La terza fase dell’evoluzione si basa su progetti che devono durare non più di 100 giorni, secondo i dettami di quell’onda tecnologica che va cavalcata nel momento, come indicavamo all’inizio. Ma a ben vedere c’è una piena continuità rispetto alle linee strategiche che Andreoni aveva dato fin dall’inizio del suo mandato. Prima di lasciarlo gli abbiamo chiesto quali sono state le sue valvole di sfogo e quali le qualità che hanno contato di più. Ci ha parlato di Beethoven e di musica classica, di arte e visite archeologiche, di buone letture e di vacanze in barca e poi alla fine ha concluso dicendo:
“Bisogna avere convinzione per superare gli ostacoli.
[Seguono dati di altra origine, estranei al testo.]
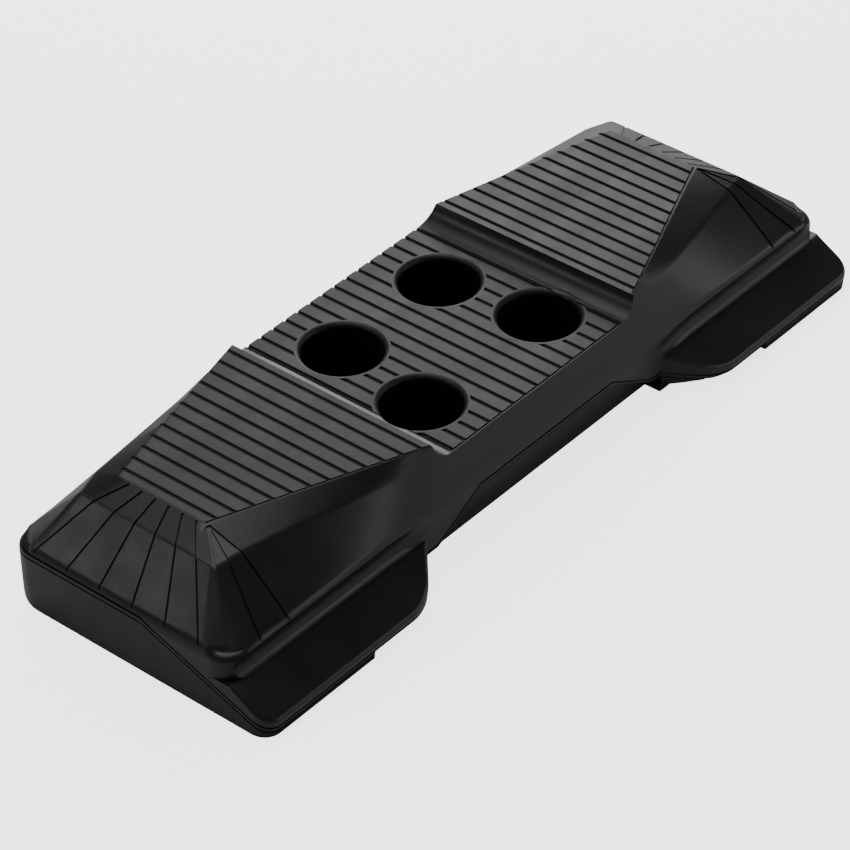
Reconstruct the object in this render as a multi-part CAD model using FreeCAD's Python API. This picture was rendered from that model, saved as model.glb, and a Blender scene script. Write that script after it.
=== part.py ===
import FreeCAD, Part
import math
import os

# Chain-on rubber track pad: two rubber mouldings vulcanised round a welded steel core.
# Millimetres. +X runs along the pad, +Z up, and the pad lies on the chain links at z = 0.
# The origin is on the seat face, midway along the pad and midway across its middle panel.
# The front edge (-Y) carries the lip that overlaps the neighbouring pad.

# ---- overall sizes ----
pad_length = 500.0
body_width = 157.0
middle_height = 61.0
end_height = 71.5
ridge_height = 38.5
corner_radius = 15.0

# ---- upper faces, each an inset from the outside of the body ----
middle_edge_inset = 5.8
step_top_x = 84.7
step_foot_radius = 13.125
end_panel_inset_x = 46.2
rim_inset_x = 29.5
panel_front_inset = 56.3
panel_back_inset = 39.3
shoulder_front_inset = 32.4
shoulder_back_inset = 22.0
rim_front_inset = 36.5
rim_back_inset = 27.0
hip_front_inset = 17.0
hip_back_inset = 17.0
shoulder_drop = 5.8
rim_drop = 6.7
step_shoulder_drop = 8.0

# ---- front lip and undercut edges ----
lip_reach = 23.5
lip_edge_height = 10.5
lip_root_height = 24.0
lip_inner_x = 100.0
lip_inner_slant = 26.0
lip_corner_radius = 12.0
lip_end_radius = 10.0
lip_relief_end_x = 168.0
lip_relief_height = 5.0
lip_relief_depth = 24.0
lip_undercut = 1.5
lip_overlap = 20.0
cove_depth = 2.2
cove_flat_half = 2.5
front_tuck = 11.0
back_edge_radius = 20.0

# ---- seam between the two mouldings ----
seam_height = 35.0
seam_bend_y = -16.0
seam_slope = 0.36
notch_seam_height = 31.5
notch_seam_half = 56.0
notch_seam_slope = 0.53

# ---- bolt holes and socket wells ----
rear_bolt_spacing = 80.7
front_bolt_spacing = 99.0
rear_bolt_y = 30.7
front_bolt_y = -32.6
bolt_hole_radius = 8.75
well_radius = 22.7
well_lip_radius = 3.1

# ---- steel core ----
plate_thickness = 8.0
plate_end_inset = 18.0
plate_front_inset = 18.5
plate_back_inset = 21.5
plate_corner_radius = 12.0
boss_height = 6.0
boss_overlap = 2.8
rib_thickness = 8.0
rib_height = 22.0
rib_end_inset = 10.0
wing_rib_gap = 9.0
wing_rib_height = 16.0
wing_rib_edge_inset = 10.0

# ---- tread grooves ----
middle_groove_pitch = 10.0
end_groove_pitch = 9.82
end_groove_start = 5.1
groove_width = 2.0
groove_depth = 1.5
groove_margin = 1.0
step_groove_clearance = 12.6
fan_grooves = 6
fan_groove_width = 1.4
fan_groove_depth = 1.1
fan_start_y = 30.0
fan_start_pitch = 9.0
fan_end_inset = 18.5
fan_end_pitch = 23.4
corner_groove_insets = (0.5, 23.2, 44.6)

# ---- worked out from the sizes above ----
half_length = pad_length / 2
half_width = body_width / 2
panel_end_x = half_length - end_panel_inset_x
rim_x = half_length - rim_inset_x
lip_front_y = -(half_width + lip_reach)
well_floor = plate_thickness + boss_height
boss_radius = well_radius + boss_overlap
step_rise = end_height - middle_height
plate_half = half_length - plate_end_inset
plate_front_y = -(half_width - plate_front_inset)
plate_back_y = half_width - plate_back_inset

# how far cutting shapes run past the solid, upwards and sideways
above = 40.0
beyond = 60.0

bolt_centres = {
    "rear_left": (-rear_bolt_spacing / 2, rear_bolt_y),
    "rear_right": (rear_bolt_spacing / 2, rear_bolt_y),
    "front_left": (-front_bolt_spacing / 2, front_bolt_y),
    "front_right": (front_bolt_spacing / 2, front_bolt_y),
}


def prism_along_x(outline, x_start, x_end):
    """Extrude a closed outline of (y, z) points along X."""
    points = [FreeCAD.Vector(x_start, y, z) for y, z in outline + outline[:1]]
    return Part.Face(Part.makePolygon(points)).extrude(FreeCAD.Vector(x_end - x_start, 0, 0))


def prism_along_y(outline, y_start, y_end):
    """Extrude a closed outline of (x, z) points along Y."""
    points = [FreeCAD.Vector(x, y_start, z) for x, z in outline + outline[:1]]
    return Part.Face(Part.makePolygon(points)).extrude(FreeCAD.Vector(0, y_end - y_start, 0))


def prism_along_z(outline, z_start, z_end):
    """Extrude a closed outline of (x, y) points along Z."""
    points = [FreeCAD.Vector(x, y, z_start) for x, y in outline + outline[:1]]
    return Part.Face(Part.makePolygon(points)).extrude(FreeCAD.Vector(0, 0, z_end - z_start))


def upright_edges(solid, x_sign, y_sign):
    """The vertical edges in one quadrant."""
    found = []
    for edge in solid.Edges:
        start = edge.Vertexes[0].Point
        end = edge.Vertexes[-1].Point
        upright = abs(start.x - end.x) < 1e-6 and abs(start.y - end.y) < 1e-6
        if upright and start.x * x_sign > 0 and start.y * y_sign > 0:
            found.append(edge)
    return found


def both_ends(solid):
    """A solid and its mirror image across the middle of the pad."""
    return solid.fuse(solid.mirror(FreeCAD.Vector(0, 0, 0), FreeCAD.Vector(1, 0, 0)))


def cross_section(x, top, shoulder, top_height, shoulder_height):
    """Outline of the body across the pad: top and shoulder are (front, back) in Y."""
    outline = [
        (half_width, 0.0),
        (half_width, ridge_height),
        (shoulder[1], shoulder_height),
        (top[1], top_height),
        (top[0], top_height),
        (shoulder[0], shoulder_height),
        (-half_width, ridge_height),
        (-half_width, 0.0),
    ]
    points = [FreeCAD.Vector(x, y, z) for y, z in outline + outline[:1]]
    return Part.makePolygon(points)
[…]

Ma se è il caso bisogna anche saperli aggirare, evitando di fracassarsi la teste. Ci vuole entusiasmo personale e capacità per trasmetterlo alle persone che ti stanno attorno. Per me è stato molto importante leggere Macchiavelli, mi ha insegnato l’arte di arrangiarsi e di accettare qualche compromesso, in modo da non farsi mettere sotto e per trovare la via per andare avanti, magari a piccoli passi, oppure facendone due indietro per poi farne 4 avanti, permettendo anche qualche eccezione al metodo prescelto”.